The Future of Celebrity Culture

Social media’s transformation of celebrity culture continues accelerating. Emerging technologies like virtual influencers – computer-generated personalities with massive followings – challenge our very definition of celebrity. AI-generated content, deepfakes, and virtual reality experiences will create new forms of fame and fan engagement that we’re only beginning to understand.

The next generation seems less interested in traditional celebrity worship and more drawn to relatable, accessible creators. This suggests celebrity culture might continue fragmenting into smaller, more specialized communities rather than the broad, universal fame that dominated the 20th century. The skills required for modern celebrity – content creation, community management, personal branding, direct audience engagement – differ significantly from traditional entertainment talents, potentially reshaping who becomes famous and why.

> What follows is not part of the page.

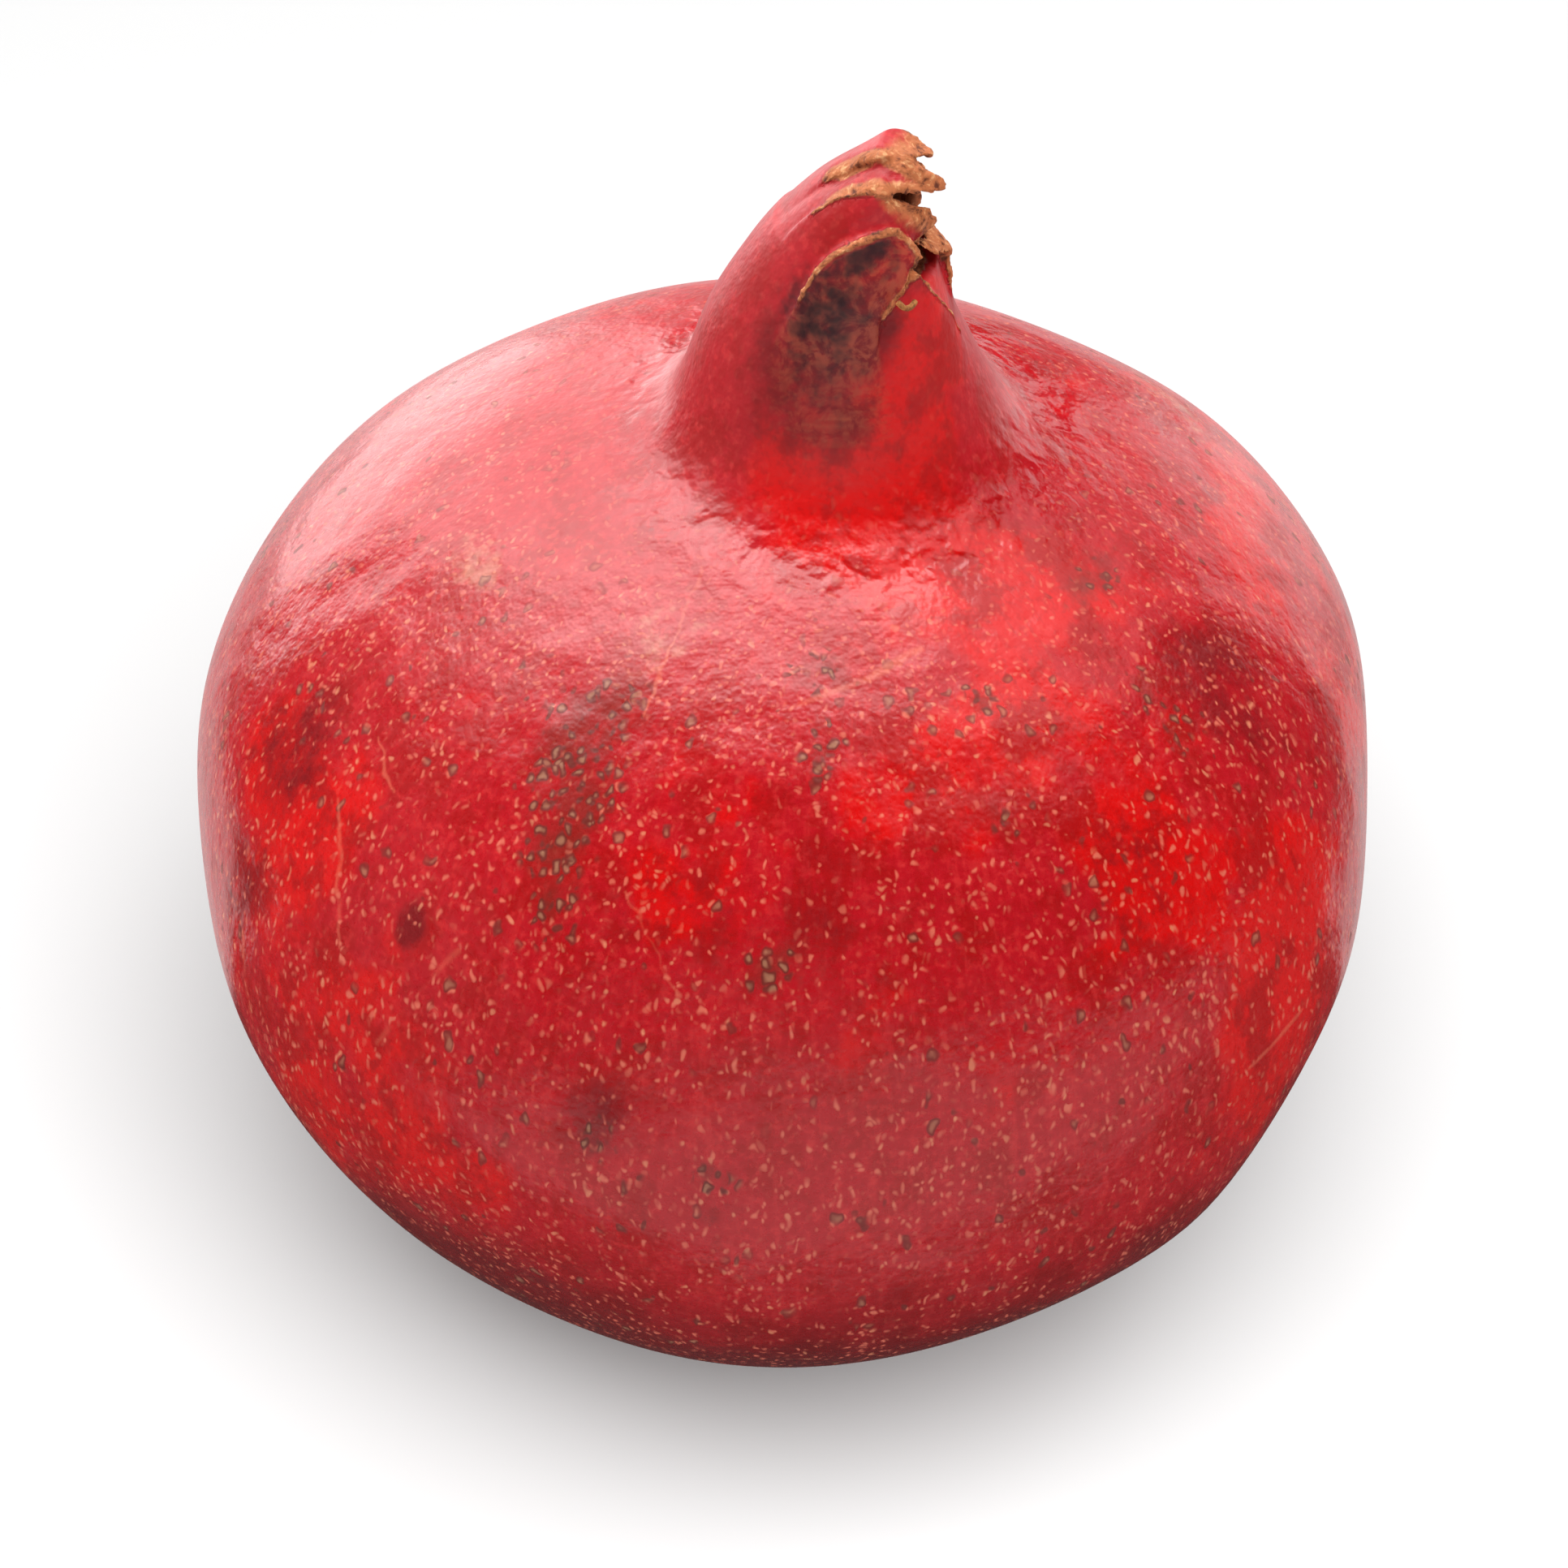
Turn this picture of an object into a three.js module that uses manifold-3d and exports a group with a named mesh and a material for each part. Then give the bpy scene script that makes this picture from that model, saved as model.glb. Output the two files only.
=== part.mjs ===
// A whole ripe pomegranate, standing on its stem end with the dried calyx crown uppermost.
// The rind, the neck, the calyx lobes and the cut stem stub grew as one piece, so they are one solid.
// Millimetres and degrees. +Z is up and the origin is the middle of the small flat spot that the fruit
// rests on. Angles round the fruit are counted from +X towards +Y, so the front, which faces -Y, is at 270.
// Shapes are made about the middle of the body, and the finished fruit is lifted onto the floor.
import * as THREE from "three";
import Module from "manifold-3d";
import { mergeVertices } from "three/addons/utils/BufferGeometryUtils.js";

// The fruit's body.
const EQUATOR_RADIUS = 47.6;
const CROWN_SIDE = 39.2; // from the middle of the body to the crown end
const STEM_SIDE = 37.6; // from the middle of the body to the stem end
const CROWN_FULLNESS = 2; // exponent of the outline above the middle: 2 is an ellipse, more is fuller
const STEM_FULLNESS = 2.18; // the same below the middle
const CENTRE_HEIGHT = 37.2; // of the middle of the body above the floor, which leaves the resting spot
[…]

What remains clear is that we can’t return to pre-social media celebrity culture. The accessibility, immediacy, and direct connection that platforms provide have permanently altered fan expectations and celebrity behaviors. Traditional entertainment industries continue adapting to these changes, but social media platforms now hold significant power in determining who achieves fame and how that fame operates. Understanding these dynamics matters not just for celebrities but for anyone navigating our increasingly digital, publicly connected world where the line between private individual and public figure grows thinner every day.